The chart overleaf shows the MSCI World High Dividend Yield Index versus the MSCI World Index. An income style of management has underperformed but not all income funds have done badly.
MSCI World High Dividend Yield Index versus the MSCI World Index
Source: Bloomberg 16.05.2014 to 07.05.2024. Past performance is not a reliable indicator of future returns.
In summary, most of these critiques are valid when applied to most of the available income strategies, mainly because of the failure of these strategies to focus on the client need – a steady and growing income. Instead, they have a focus on beating a peer group or index, maximising income for income’s sake or pursuing income as a value investment style.
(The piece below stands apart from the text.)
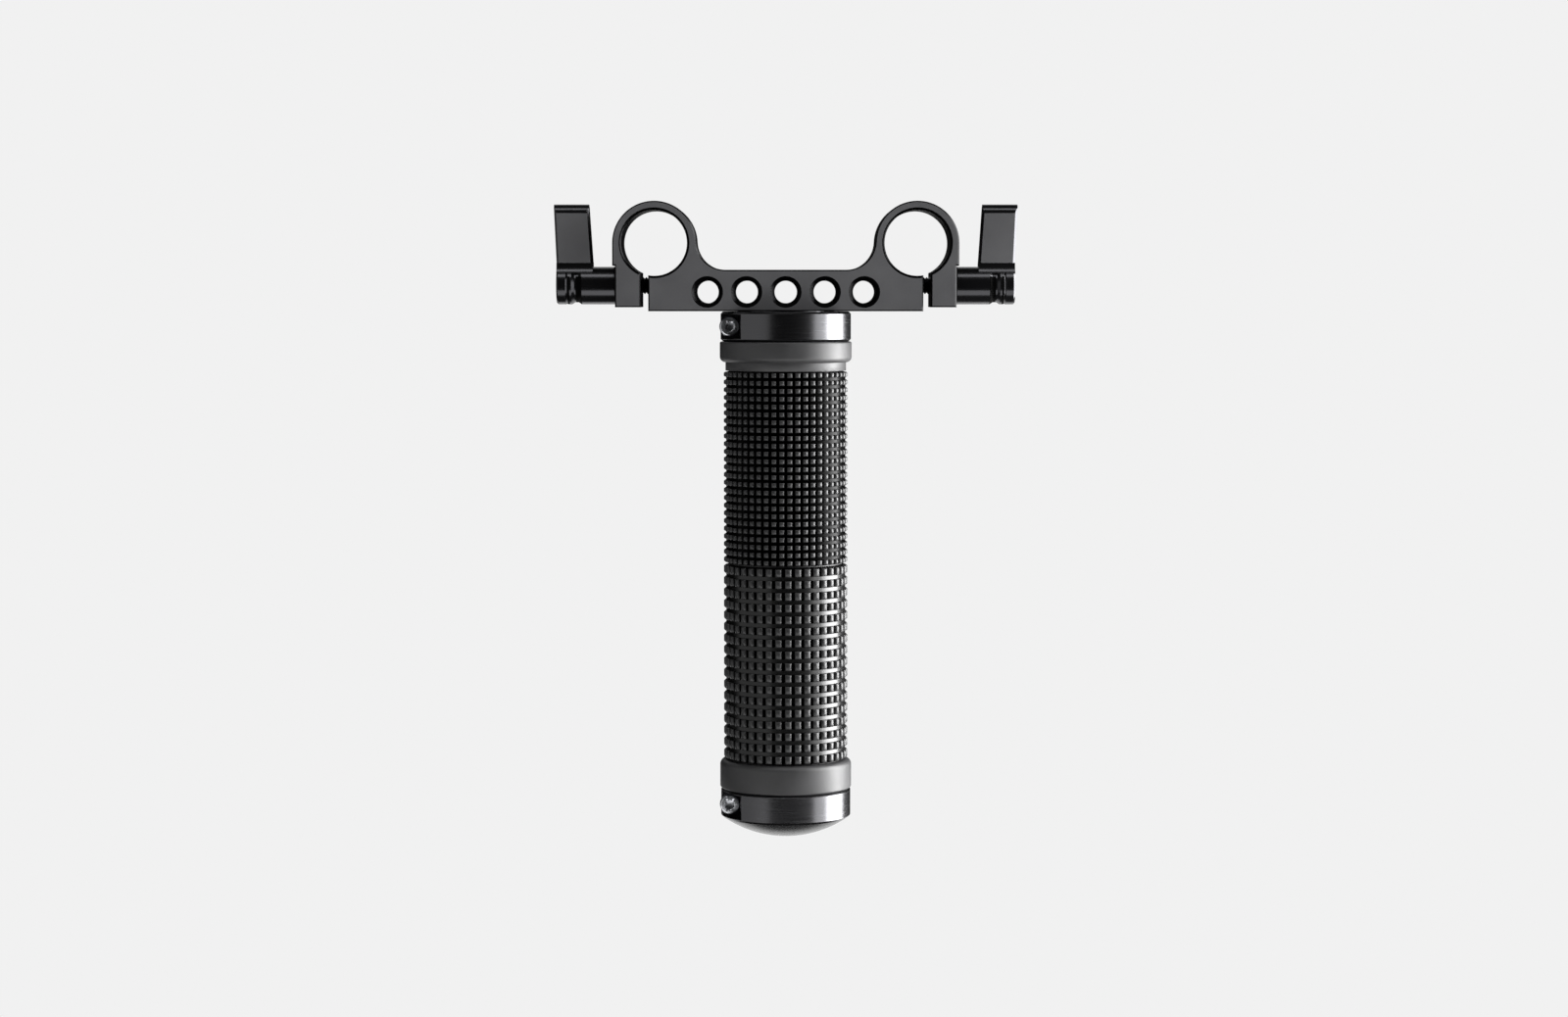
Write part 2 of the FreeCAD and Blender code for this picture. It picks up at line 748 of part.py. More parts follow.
def grip_sleeve():
    """Hard plastic sleeve under the rubber, with tabs that key into both lock rings."""
    body = new_body("grip_sleeve")
    profile = new_sketch(body, "sleeve_profile", "XZ_Plane")
    rectangle(profile, SLEEVE_BORE, f"-{GRIP_LENGTH}", SLEEVE_RADIUS, "0")
    turned(body, "sleeve", profile, "V_Axis")
    tabs = new_sketch(body, "tab_profile", "XZ_Plane")
    rectangle(tabs, SLEEVE_BORE, "-sizes.tab_length", SLEEVE_RADIUS, "sizes.tab_length")
    rectangle(
        tabs,
        SLEEVE_BORE,
        f"-{GRIP_LENGTH} - sizes.tab_length",
        SLEEVE_RADIUS,
        f"-{GRIP_LENGTH} + sizes.tab_length",
    )
    tab = turned(body, "tab", tabs, "V_Axis", "sizes.tab_angle")
    around(body, "tabs", tab, "sizes.tab_count")
    place(body, z=GRIP_TOP, rotation=ring_rotation())
    return body


def ring_point(radius, angle, level):
    return FreeCAD.Vector(radius * math.cos(angle), radius * math.sin(angle), level)


def flat_face(points):
    return Part.Face(Part.makePolygon(points + points[:1]))


def pointed_stud(corners, middle, outward, crown):
    """Four faces that rise from the root corners to one point."""
    apex = outward * crown + middle
    return [flat_face([corners[side - 1], corners[side], apex]) for side in range(4)]


def flat_stud(corners, middle, outward, crown):
    """Four sloping sides and a flat crown."""
    half_width = value_of(sheet, "coarse_width / 2")
    half_height = value_of(sheet, "coarse_height / 2")
    along = FreeCAD.Vector(-outward.y, outward.x, 0)
    top = []
    for turn, lift in ((-1, 1), (1, 1), (1, -1), (-1, -1)):
        offset = along * (turn * half_width) + Z_AXIS * (lift * half_height)
        top.append(outward * crown + middle + offset)
    faces = [
        flat_face([corners[side - 1], corners[side], top[side], top[side - 1]])
        for side in range(4)
    ]
    return [*faces, flat_face(top)]


def stud_field(stud, top, end, rows, columns, root, crown):
    """Rows of studs side by side round the grip, between two levels. root is the
    radius of the grooves' corners."""
    faces = []
    step = 2 * math.pi / columns
    pitch = (top - end) / rows
    for row in range(rows):
        high, low = top - row * pitch, top - (row + 1) * pitch
        middle = Z_AXIS * ((high + low) / 2)
        for column in range(columns):
            left, right = column * step, (column + 1) * step
            corners = [
                ring_point(root, left, high),
                ring_point(root, right, high),
                ring_point(root, right, low),
                ring_point(root, left, low),
            ]
            outward = ring_point(1, (left + right) / 2, 0)
            faces += stud(corners, middle, outward, crown)
    return faces


def root_polygon(radius, columns, level):
    step = 2 * math.pi / columns
    points = [ring_point(radius, number * step, level) for number in range(columns)]
    return Part.makePolygon(points + points[:1])


def level_circle(radius, level):
    return Part.Wire(Part.makeCircle(radius, Z_AXIS * level, Z_AXIS))


def flat_ring(outer, inner):
    """The face between two closed outlines at one level."""
    return Part.makeFace([outer, inner], "Part::FaceMakerBullseye")


def rubber_grip():
    """Rubber overmould: two flanges, a plain band, and rows of fine pointed studs
    above rows of coarse flat ones. Its skin is put together face by face."""
    piece = doc.addObject("Part::Feature", "rubber_grip")
    piece.Label = "rubber_grip"
    subparts.append(piece)
    bore = value_of(sheet, RUBBER_BORE)
    band = value_of(sheet, BAND_RADIUS)
    flange = value_of(sheet, FLANGE_RADIUS)
    edge = value_of(sheet, "flange_edge")
    crown = band + value_of(sheet, "stud_proud")
    groove_radius = band - value_of(sheet, "groove_drop")
    waist = groove_radius - value_of(sheet, "groove_drop")
    fine_rows = round(value_of(sheet, "fine_rows"))
    fine_columns = round(value_of(sheet, "fine_columns"))
    coarse_rows = round(value_of(sheet, "coarse_rows"))
    coarse_columns = round(value_of(sheet, "coarse_columns"))
    fine_root = groove_radius / math.cos(math.pi / fine_columns)
    coarse_root = groove_radius / math.cos(math.pi / coarse_columns)

    foot = -value_of(sheet, GRIP_LENGTH)
    shoulder = -value_of(sheet, "upper_flange")
    fine_top = shoulder - value_of(sheet, "smooth_band")
    coarse_top = fine_top - value_of(sheet, "fine_rows * fine_pitch")
    fine_end = coarse_top + value_of(sheet, "field_groove")
    coarse_end = foot + value_of(sheet, "lower_flange")

    def at(radius, level):
        return FreeCAD.Vector(radius, 0, level)

    def flange_turn(band_level, side):
        """Quarter round from the band out to the flange, up or down."""
        radius = flange - band
        lean = radius * math.sqrt(0.5)
        flange_level = band_level + side * radius
        middle = at(band + lean, flange_level - side * lean)
        return Part.Arc(at(band, band_level), middle, at(flange, flange_level)).toShape()

    outline_points = [
        at(flange, shoulder + flange - band),
        at(flange, -edge),
        at(flange - edge, 0),
        at(bore, 0),
        at(bore, foot),
        at(flange - edge, foot),
        at(flange, foot + edge),
        at(flange, coarse_end - flange + band),
    ]
    edges = [Part.makeLine(a, b) for a, b in itertools.pairwise(outline_points)]
    edges += [
        flange_turn(shoulder, 1),
        flange_turn(coarse_end, -1),
        Part.makeLine(at(band, shoulder), at(band, fine_top)),
        Part.makeLine(at(waist, fine_end), at(waist, coarse_top)),
    ]
    faces = [line.revolve(FreeCAD.Vector(), Z_AXIS, 360) for line in edges]
    fine_edges = [root_polygon(fine_root, fine_columns, z) for z in (fine_top, fine_end)]
    coarse_edges = [
        root_polygon(coarse_root, coarse_columns, z) for z in (coarse_top, coarse_end)
    ]
    faces += [
        flat_ring(level_circle(band, fine_top), fine_edges[0]),
        flat_ring(fine_edges[1], level_circle(waist, fine_end)),
        flat_ring(coarse_edges[0], level_circle(waist, coarse_top)),
        flat_ring(level_circle(band, coarse_end), coarse_edges[1]),
    ]
    faces += stud_field(
        pointed_stud, fine_top, fine_end, fine_rows, fine_columns, fine_root, crown
    )
    faces += stud_field(
        flat_stud, coarse_top, coarse_end, coarse_rows, coarse_columns, coarse_root, crown
    )
    skin = Part.Compound(faces)
    skin.sewShape()
    solid = Part.Solid(Part.Shell(skin.Faces))
    if solid.Volume < 0:
        solid.reverse()
    piece.Shape = solid
    place(piece, z=GRIP_TOP)
    return piece


def ring_rotation():
    """Lock rings, their bolts and the keyed sleeve share one turn about the handle."""
    return FreeCAD.Rotation(FreeCAD.Vector(0, 0, 1), value_of(sheet, "ring_turn"))


def lock_ring(label, level, notch_side):
    """Split clamping ring, its slit at local -X and its pinch bolt along local Y.
    notch_side is 1 where the sleeve's tabs enter from above, -1 from below."""
    body = new_body(label)
    half = "(sizes.lock_ring_height / 2)"
    radius = LOCK_RING_RADIUS
    edge = "sizes.lock_ring_edge"
    profile = new_sketch(body, "ring_profile", "XZ_Plane")
    outline(
        profile,
        [
            (RING_BORE, f"-{half}"),
            (f"{radius} - {edge}", f"-{half}"),
            (radius, f"-{half} + {edge}"),
            (radius, f"{half} - {edge}"),
            (f"{radius} - {edge}", half),
            (RING_BORE, half),
        ],
    )
    turned(body, "ring", profile, "V_Axis")

    notch_depth = "(sizes.tab_length - sizes.joint_gap + sizes.tab_clearance)"
    sign = "" if notch_side > 0 else "-"
    levels = [f"{sign}({half} - {notch_depth})", f"{sign}({half} + 1)"]
    if notch_side < 0:
        levels.reverse()
    notches = new_sketch(body, "notch_profile", "XZ_Plane")
    rectangle(
        notches,
        f"{RING_BORE} - 1",
        levels[0],
        f"{SLEEVE_RADIUS} + sizes.tab_clearance",
        levels[1],
    )
    notch = turned_cut(
        body, "notch", notches, "V_Axis", "sizes.tab_angle + sizes.tab_clearance_angle"
    )
    around(body, "notches", notch, "sizes.tab_count")

    slit = new_sketch(body, "slit_profile", "XY_Plane")
    rectangle(
        slit, f"-({radius} + 1)", "-sizes.slit_width / 2", "0", "sizes.slit_width / 2"
    )
    pocket(body, "slit", slit, "2 * sizes.lock_ring_height", symmetric=True)
    thread = new_sketch(body, "thread_circle", "XZ_Plane")
    circle(
        thread,
        f"-{RING_BOLT_OFFSET}",
        "0",
        "sizes.ring_bolt_radius + sizes.thread_clearance",
    )
    pocket(
        body,
        "thread",
        thread,
        "sizes.ring_bolt_length - sizes.ring_bolt_seat + sizes.ring_bolt_runout",
    )
    clear = new_sketch(body, "clear_circle", "XZ_Plane")
    circle(
        clear,
        f"-{RING_BOLT_OFFSET}",
        "0",
        "sizes.ring_bolt_radius + sizes.ring_bolt_clearance",
    )
    pocket(
        body,
        "clear_hole",
        clear,
        "sizes.ring_bolt_seat + sizes.ring_bolt_clearance",
        reverse=True,
    )
    seat = new_sketch(body, "seat_profile", "XZ_Plane", "sizes.ring_bolt_seat")
    floor = (
        f"({RING_BOLT_OFFSET} - sizes.ring_head_radius - sizes.ring_pocket_clearance)"
    )
    rectangle(
        seat,
        f"-({radius} + 1)",
        "-sizes.ring_pocket_height / 2",
        f"-{floor}",
        "sizes.ring_pocket_height / 2",
    )
    pocket(body, "head_pocket", seat, radius, reverse=True)
    place(body, z=level, rotation=ring_rotation())
    return body


def ring_bolt(label, level):
    """The pinch bolt of a lock ring, its head towards the front."""
    body = cap_screw(label, "ring_bolt")
    offset = RING_BOLT_OFFSET
    seat = "sizes.ring_bolt_seat"
    turn = "sizes.ring_turn"
    lying = FreeCAD.Rotation(FreeCAD.Vector(1, 0, 0), 90)
    place(
        body,
        x=f"-{offset} * cos({turn}) + {seat} * sin({turn})",
        y=f"-{offset} * sin({turn}) - {seat} * cos({turn})",
        z=level,
        rotation=ring_rotation() * lying,
    )
    return body


def end_plug():
    """Domed plastic plug with a split spigot and a snap bead."""
    body = new_body("end_plug")
    rim = f"({LOCK_RING_RADIUS} - sizes.plug_step)"
    dome = "sizes.plug_dome"
    spigot = f"({TUBE_BORE} - sizes.spigot_fit)"
    hollow = f"({spigot} - sizes.spigot_wall)"
    end = "sizes.spigot_length"
    bead = f"({spigot} + sizes.bead_height)"
    profile = new_sketch(body, "plug_profile", "XZ_Plane")
    outline(
        profile,
        [
            ("0", f"-{dome}", f"({rim}^2 + {dome}^2) / (2 * {dome})", 1),
            (rim, "0"),
            (spigot, "0"),
            (spigot, f"{end} - 3 * sizes.bead_length"),
            (bead, f"{end} - 2 * sizes.bead_length"),
            (bead, f"{end} - sizes.bead_length"),
            (f"{spigot} - sizes.bead_height", end),
            (hollow, end),
            (hollow, "0"),
            ("0", "0"),
        ],
    )
    turned(body, "plug", profile, "V_Axis")
    slots = new_sketch(body, "slot_profile", "XY_Plane", f"{end} / 4")
    rectangle(
        slots,
        f"-{rim}",
        "-sizes.spigot_slot / 2",
        rim,
        "sizes.spigot_slot / 2",
    )
    pocket(body, "spigot_slots", slots, end, reverse=True)
    place(body, z=TUBE_BOTTOM)
    return body


clamp_block()
lever("left_lever", FreeCAD.Rotation(Z_AXIS, 180), "-")
lever("right_lever", FreeCAD.Rotation(), "")
set_screw("left_clamp_screw", FreeCAD.Rotation(Y_AXIS, -90), "-")
set_screw("right_clamp_screw", FreeCAD.Rotation(Y_AXIS, 90), "")
core_tube()
corners = [("-", "-"), ("", "-"), ("-", ""), ("", "")]
for number, (across, along) in enumerate(corners, start=1):
    screw = cap_screw(f"mounting_screw_{number}", "mount_screw")
    place(
        screw,
        x=f"{across}{MOUNT_X}",
        y=f"{along}sizes.mount_row",
        z=f"{BAR_BOTTOM} - sizes.tube_end",
        rotation=FreeCAD.Rotation(X_AXIS, 180),
    )
grip_sleeve()
rubber_grip()
lock_ring("upper_lock_ring", UPPER_RING_Z, -1)
ring_bolt("upper_ring_bolt", UPPER_RING_Z)
lock_ring("lower_lock_ring", LOWER_RING_Z, 1)
ring_bolt("lower_ring_bolt", LOWER_RING_Z)
end_plug()
doc.recompute()

for thing in doc.Objects:
    if "Invalid" in thing.State or "Error" in thing.State:
        raise RuntimeError(f"{thing.Label} failed: {thing.State}")
for piece in subparts:
    if piece.Shape.isNull() or not piece.Shape.isValid():
        raise RuntimeError(f"{piece.Label} has no valid shape")
    if len(piece.Shape.Solids) != 1:
        raise RuntimeError(f"{piece.Label} has {len(piece.Shape.Solids)} solids")

os.makedirs("parts", exist_ok=True)
for piece in subparts:
    piece.Shape.exportStep(f"parts/{piece.Label}.step")
    print(piece.Label, round(piece.Shape.Volume, 1))
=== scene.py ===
import bmesh
import bpy
import math
import numpy as np
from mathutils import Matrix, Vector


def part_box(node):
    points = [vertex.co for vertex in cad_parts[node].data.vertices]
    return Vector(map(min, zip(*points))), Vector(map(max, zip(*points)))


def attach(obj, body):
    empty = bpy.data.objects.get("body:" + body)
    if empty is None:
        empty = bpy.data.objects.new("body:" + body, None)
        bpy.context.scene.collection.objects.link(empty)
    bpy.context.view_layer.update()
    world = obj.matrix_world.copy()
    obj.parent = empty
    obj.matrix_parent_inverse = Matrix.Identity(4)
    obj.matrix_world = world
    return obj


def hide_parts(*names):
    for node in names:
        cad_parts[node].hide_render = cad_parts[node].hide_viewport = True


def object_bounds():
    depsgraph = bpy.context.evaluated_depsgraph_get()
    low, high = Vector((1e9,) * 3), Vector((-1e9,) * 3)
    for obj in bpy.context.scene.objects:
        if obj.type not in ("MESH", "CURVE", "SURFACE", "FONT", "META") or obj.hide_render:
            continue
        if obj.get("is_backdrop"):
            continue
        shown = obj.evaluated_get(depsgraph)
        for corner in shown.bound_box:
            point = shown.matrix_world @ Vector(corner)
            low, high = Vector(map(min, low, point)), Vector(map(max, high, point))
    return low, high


# Rod mount handle: a split clamp block with two turning levers over a studded hand grip.
# Metres in Blender, millimetres in the tables of values. Front is -Y, up is +Z.

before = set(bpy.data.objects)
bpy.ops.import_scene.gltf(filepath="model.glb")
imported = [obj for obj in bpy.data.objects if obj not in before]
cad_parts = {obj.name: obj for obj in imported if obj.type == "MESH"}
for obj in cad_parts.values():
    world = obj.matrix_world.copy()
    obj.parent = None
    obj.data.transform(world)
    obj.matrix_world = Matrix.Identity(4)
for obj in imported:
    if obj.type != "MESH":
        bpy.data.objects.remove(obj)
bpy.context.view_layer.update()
mm = 0.001
print("frame loaded:", len(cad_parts), "solids")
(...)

What all this misses however is the real value of income to an adviser: well managed income can provide a level of stability to a client portfolio that volatile total returns cannot. In drawdowns, if the income on the portfolio is unimpacted or suffers limited impact, a client can observe that the real value of their portfolio might be less at risk than they might otherwise think. As a result, they might be less inclined to panic and withdraw. The major benefit to advisers is that at the point of investment the fair expectation of total returns is the income plus expected future growth and therefore provides a strong anchor on expected returns rather than an ambiguous long term return forecast. On what are future return expectations to be based if not the future cash flows from a portfolio? Long term returns are particularly difficult to assess in an environment of highly fluctuating market levels, leading to uncertainty as to the prudent withdrawal rate. Knowing the natural income level of the portfolio fixes a rate that can be withdrawn before capital is eroded. The market is therefore telling you the safe withdrawal rate, as markets rise the rate may fall but the income remains the same and vice versa, year by year, day by day. With a growth strategy you are having to guess this rate.